* Begin RECORD EXTRACTS *

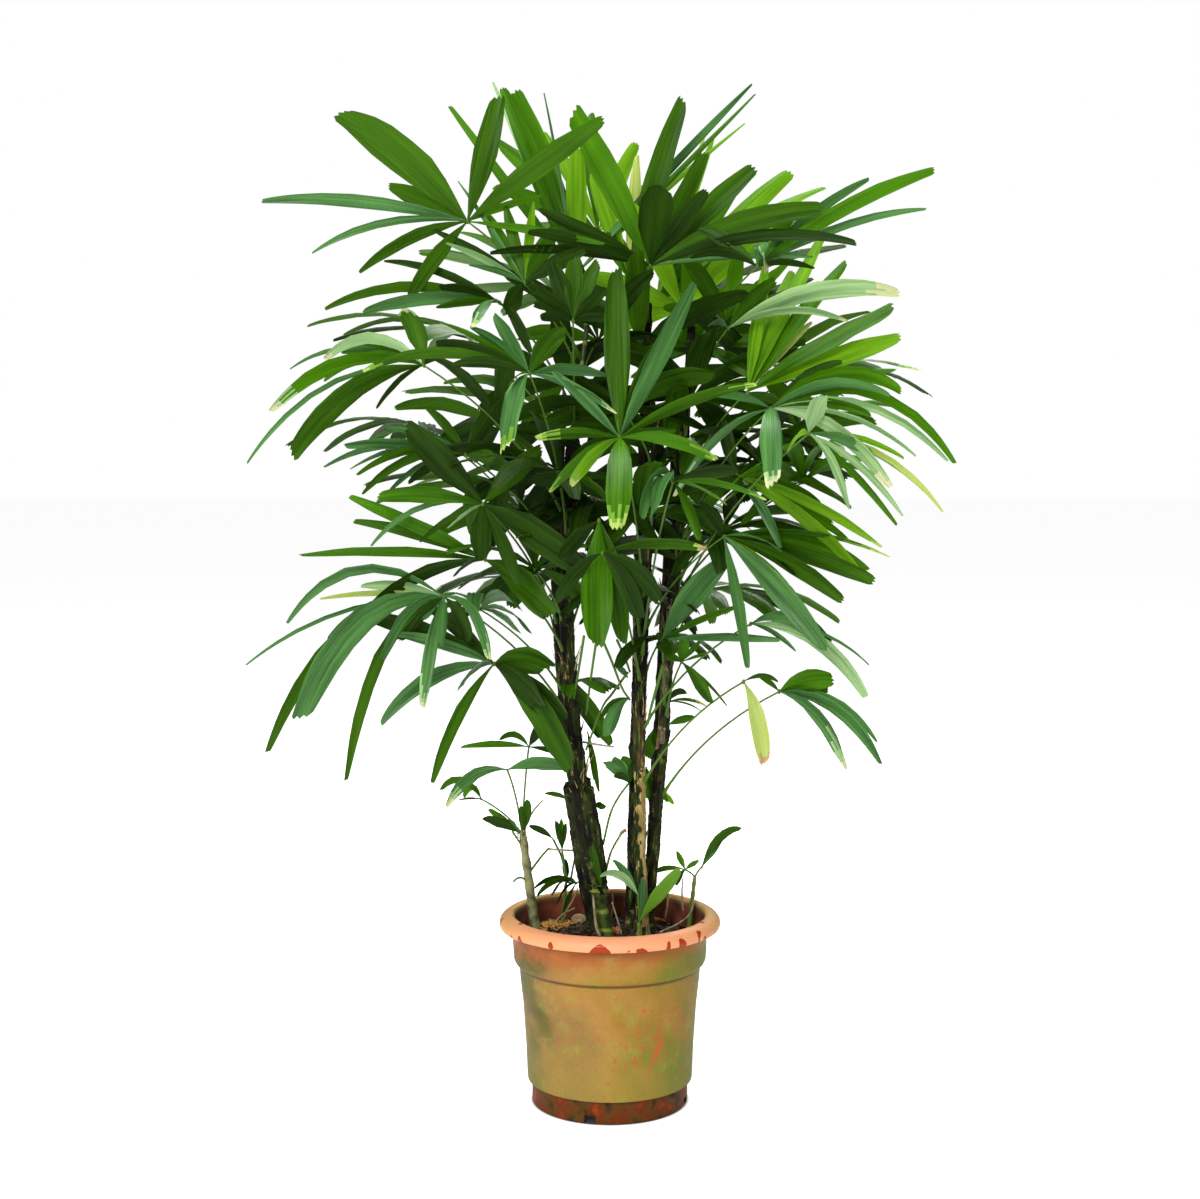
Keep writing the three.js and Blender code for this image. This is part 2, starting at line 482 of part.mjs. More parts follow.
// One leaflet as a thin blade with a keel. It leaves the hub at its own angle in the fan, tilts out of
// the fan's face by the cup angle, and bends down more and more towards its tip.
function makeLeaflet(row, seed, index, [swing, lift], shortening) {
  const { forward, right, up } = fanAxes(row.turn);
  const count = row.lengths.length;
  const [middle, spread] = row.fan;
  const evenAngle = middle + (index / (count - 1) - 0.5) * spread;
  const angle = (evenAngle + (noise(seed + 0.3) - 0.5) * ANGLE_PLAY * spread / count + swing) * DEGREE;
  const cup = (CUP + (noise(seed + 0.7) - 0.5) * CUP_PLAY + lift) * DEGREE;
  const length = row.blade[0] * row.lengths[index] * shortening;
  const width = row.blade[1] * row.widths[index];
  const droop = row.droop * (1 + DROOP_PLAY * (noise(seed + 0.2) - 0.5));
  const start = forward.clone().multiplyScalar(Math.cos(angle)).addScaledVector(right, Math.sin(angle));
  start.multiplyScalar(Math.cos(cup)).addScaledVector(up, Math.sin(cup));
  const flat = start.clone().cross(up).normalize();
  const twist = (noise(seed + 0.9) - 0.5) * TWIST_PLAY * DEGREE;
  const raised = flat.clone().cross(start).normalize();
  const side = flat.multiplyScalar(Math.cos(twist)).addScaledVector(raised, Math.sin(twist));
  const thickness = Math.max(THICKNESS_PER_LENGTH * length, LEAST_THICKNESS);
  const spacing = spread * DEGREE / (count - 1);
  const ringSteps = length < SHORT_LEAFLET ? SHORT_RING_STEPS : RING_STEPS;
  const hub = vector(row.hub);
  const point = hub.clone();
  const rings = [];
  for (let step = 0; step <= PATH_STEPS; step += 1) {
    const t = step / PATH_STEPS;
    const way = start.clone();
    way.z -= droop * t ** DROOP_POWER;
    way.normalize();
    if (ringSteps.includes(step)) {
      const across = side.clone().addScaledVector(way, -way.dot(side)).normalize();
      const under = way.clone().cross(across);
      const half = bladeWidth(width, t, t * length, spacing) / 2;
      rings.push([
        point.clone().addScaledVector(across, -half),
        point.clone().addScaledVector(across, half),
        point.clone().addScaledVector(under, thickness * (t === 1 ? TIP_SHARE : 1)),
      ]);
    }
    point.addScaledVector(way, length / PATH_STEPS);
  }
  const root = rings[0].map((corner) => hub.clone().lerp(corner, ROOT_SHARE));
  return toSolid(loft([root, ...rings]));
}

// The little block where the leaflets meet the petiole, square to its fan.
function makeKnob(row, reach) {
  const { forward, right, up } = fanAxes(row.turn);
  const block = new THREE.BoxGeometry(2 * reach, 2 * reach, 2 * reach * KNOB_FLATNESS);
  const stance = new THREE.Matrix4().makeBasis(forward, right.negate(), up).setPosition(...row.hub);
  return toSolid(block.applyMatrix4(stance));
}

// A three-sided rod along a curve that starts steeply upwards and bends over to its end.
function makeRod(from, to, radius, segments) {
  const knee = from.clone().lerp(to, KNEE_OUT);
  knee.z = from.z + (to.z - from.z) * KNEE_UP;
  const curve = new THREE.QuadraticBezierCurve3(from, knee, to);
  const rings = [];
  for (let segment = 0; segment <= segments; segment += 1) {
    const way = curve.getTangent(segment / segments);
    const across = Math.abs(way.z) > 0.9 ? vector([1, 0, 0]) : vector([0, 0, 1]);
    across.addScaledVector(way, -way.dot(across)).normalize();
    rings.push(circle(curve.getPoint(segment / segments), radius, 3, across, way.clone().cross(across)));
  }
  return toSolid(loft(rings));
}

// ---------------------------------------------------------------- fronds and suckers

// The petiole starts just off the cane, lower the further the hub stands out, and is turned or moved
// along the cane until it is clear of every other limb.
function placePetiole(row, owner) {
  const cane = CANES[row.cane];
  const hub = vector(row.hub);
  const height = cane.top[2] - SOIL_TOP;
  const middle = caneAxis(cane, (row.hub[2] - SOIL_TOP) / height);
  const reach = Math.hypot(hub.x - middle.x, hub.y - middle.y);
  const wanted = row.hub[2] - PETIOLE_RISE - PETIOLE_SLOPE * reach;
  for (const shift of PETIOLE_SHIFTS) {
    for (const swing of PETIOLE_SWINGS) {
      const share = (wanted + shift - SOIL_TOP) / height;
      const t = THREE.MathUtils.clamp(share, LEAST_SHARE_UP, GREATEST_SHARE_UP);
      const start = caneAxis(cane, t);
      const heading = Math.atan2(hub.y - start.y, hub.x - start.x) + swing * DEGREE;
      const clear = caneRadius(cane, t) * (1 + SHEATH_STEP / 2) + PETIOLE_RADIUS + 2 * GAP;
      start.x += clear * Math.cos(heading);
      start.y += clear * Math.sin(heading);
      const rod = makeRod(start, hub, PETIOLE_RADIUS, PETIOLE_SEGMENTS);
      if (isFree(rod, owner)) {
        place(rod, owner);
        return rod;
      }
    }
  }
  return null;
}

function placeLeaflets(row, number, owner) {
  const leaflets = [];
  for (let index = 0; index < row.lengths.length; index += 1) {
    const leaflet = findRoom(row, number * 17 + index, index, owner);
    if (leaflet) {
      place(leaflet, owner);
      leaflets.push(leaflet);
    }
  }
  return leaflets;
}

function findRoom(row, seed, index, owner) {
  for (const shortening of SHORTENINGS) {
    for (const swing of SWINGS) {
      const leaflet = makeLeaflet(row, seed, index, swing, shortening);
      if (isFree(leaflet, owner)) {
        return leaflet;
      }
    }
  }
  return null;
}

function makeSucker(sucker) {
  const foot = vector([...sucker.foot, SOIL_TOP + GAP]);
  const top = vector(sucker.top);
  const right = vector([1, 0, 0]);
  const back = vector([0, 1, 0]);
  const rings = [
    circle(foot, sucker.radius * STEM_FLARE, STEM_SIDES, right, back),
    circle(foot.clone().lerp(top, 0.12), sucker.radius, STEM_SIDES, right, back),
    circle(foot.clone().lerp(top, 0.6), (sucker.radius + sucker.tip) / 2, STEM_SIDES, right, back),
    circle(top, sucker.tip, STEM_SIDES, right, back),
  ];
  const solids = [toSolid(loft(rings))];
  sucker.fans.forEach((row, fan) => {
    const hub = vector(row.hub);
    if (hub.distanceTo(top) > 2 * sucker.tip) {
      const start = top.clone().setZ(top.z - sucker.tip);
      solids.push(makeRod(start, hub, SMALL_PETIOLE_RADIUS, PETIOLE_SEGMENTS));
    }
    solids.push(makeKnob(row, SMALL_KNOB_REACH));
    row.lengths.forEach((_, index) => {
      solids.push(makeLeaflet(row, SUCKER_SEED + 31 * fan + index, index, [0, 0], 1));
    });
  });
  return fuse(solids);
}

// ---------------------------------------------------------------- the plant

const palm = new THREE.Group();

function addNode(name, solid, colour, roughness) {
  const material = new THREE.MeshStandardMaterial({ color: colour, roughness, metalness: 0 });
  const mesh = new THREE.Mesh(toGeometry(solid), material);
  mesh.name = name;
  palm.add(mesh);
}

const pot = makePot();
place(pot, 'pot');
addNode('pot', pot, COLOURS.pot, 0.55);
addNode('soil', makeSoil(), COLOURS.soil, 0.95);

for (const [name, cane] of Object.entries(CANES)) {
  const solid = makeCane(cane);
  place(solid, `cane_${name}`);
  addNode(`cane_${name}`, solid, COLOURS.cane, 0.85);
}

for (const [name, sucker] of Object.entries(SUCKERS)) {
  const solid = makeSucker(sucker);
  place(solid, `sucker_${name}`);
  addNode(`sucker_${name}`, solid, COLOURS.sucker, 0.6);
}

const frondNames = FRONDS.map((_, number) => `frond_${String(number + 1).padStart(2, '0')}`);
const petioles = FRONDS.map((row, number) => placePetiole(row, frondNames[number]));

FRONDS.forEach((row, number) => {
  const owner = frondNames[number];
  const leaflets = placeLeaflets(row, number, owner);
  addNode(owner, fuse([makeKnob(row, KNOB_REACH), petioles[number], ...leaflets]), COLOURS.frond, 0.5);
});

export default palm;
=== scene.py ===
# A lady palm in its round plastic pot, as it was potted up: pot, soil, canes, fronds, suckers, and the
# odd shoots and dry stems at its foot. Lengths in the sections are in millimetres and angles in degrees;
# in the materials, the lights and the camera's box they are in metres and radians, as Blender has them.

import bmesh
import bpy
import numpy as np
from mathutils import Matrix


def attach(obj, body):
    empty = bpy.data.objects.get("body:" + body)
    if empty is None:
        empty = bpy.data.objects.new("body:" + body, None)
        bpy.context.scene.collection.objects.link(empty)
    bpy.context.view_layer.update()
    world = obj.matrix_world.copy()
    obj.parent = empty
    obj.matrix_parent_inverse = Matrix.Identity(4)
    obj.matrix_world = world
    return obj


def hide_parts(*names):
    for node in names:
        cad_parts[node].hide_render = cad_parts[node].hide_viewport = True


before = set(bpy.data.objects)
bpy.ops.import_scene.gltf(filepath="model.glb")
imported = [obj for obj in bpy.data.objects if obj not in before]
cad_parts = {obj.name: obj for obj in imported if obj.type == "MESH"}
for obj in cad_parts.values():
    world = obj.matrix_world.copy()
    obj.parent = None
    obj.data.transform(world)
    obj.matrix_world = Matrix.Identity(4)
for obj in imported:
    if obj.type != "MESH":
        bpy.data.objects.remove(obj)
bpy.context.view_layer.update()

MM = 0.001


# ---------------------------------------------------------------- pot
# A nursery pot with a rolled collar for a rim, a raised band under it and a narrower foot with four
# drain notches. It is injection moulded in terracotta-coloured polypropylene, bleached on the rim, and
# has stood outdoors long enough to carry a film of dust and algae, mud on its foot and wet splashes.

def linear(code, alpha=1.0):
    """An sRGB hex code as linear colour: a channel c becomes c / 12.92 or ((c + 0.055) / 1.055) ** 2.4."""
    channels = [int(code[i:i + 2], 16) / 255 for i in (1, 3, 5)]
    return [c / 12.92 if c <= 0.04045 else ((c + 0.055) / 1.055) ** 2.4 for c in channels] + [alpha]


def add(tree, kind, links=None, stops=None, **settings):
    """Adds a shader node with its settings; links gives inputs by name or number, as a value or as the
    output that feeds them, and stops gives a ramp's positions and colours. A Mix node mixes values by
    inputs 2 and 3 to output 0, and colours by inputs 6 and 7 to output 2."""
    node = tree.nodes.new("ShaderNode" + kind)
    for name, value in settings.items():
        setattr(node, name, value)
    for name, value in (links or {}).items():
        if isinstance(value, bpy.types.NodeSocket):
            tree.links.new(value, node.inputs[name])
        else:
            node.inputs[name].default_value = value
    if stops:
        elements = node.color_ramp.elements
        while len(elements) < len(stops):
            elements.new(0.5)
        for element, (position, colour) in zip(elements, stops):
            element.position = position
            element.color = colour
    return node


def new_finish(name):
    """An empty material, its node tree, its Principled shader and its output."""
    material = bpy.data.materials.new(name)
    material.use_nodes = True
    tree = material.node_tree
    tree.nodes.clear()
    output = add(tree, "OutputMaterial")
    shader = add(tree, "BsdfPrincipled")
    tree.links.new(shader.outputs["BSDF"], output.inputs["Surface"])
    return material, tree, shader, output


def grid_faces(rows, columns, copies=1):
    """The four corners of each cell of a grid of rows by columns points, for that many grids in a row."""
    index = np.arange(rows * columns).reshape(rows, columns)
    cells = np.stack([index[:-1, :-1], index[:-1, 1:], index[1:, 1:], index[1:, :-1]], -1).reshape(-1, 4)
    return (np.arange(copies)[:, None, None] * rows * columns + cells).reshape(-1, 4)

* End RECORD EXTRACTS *
* Begin RECORD EXTRACTS *

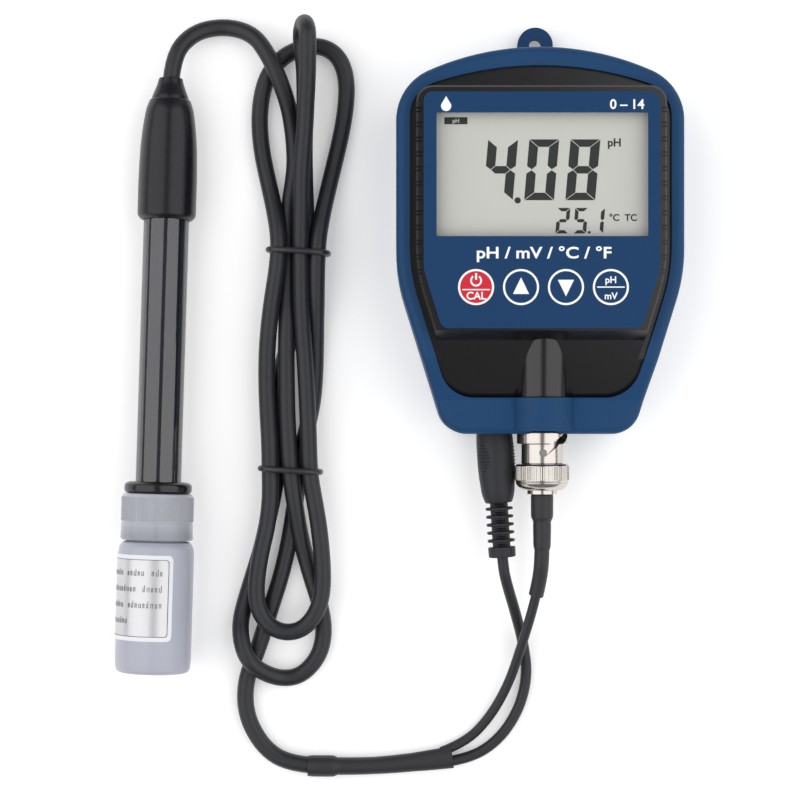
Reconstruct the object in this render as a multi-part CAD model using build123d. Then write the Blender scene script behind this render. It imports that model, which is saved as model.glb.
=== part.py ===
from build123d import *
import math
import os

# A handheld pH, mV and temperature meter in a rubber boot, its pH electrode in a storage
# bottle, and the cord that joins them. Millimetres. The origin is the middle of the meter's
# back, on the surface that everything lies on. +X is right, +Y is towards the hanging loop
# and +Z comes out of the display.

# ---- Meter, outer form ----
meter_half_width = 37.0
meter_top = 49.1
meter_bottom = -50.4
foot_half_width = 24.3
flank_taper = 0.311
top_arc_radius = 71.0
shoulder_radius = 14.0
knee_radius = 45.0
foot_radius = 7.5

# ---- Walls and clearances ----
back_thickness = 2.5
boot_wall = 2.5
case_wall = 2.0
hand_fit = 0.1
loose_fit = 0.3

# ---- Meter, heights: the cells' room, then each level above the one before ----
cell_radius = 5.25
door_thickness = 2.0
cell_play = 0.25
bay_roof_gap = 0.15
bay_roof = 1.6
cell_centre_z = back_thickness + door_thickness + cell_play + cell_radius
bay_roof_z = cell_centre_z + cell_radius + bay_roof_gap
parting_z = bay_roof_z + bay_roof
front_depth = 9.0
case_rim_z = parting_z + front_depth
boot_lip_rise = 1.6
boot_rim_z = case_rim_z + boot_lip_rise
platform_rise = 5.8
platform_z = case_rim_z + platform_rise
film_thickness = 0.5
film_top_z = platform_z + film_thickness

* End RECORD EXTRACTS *

EXERCISE DIRECTIONS
From the listing above, output exactly the run of lines that starts with the line containing "imported = [obj" and ends with the line containing "return [c /".

ANSWER
imported = [obj for obj in bpy.data.objects if obj not in before]
cad_parts = {obj.name: obj for obj in imported if obj.type == "MESH"}
for obj in cad_parts.values():
    world = obj.matrix_world.copy()
    obj.parent = None
    obj.data.transform(world)
    obj.matrix_world = Matrix.Identity(4)
for obj in imported:
    if obj.type != "MESH":
        bpy.data.objects.remove(obj)
bpy.context.view_layer.update()

MM = 0.001


# ---------------------------------------------------------------- pot
# A nursery pot with a rolled collar for a rim, a raised band under it and a narrower foot with four
# drain notches. It is injection moulded in terracotta-coloured polypropylene, bleached on the rim, and
# has stood outdoors long enough to carry a film of dust and algae, mud on its foot and wet splashes.

def linear(code, alpha=1.0):
    """An sRGB hex code as linear colour: a channel c becomes c / 12.92 or ((c + 0.055) / 1.055) ** 2.4."""
    channels = [int(code[i:i + 2], 16) / 255 for i in (1, 3, 5)]
    return [c / 12.92 if c <= 0.04045 else ((c + 0.055) / 1.055) ** 2.4 for c in channels] + [alpha]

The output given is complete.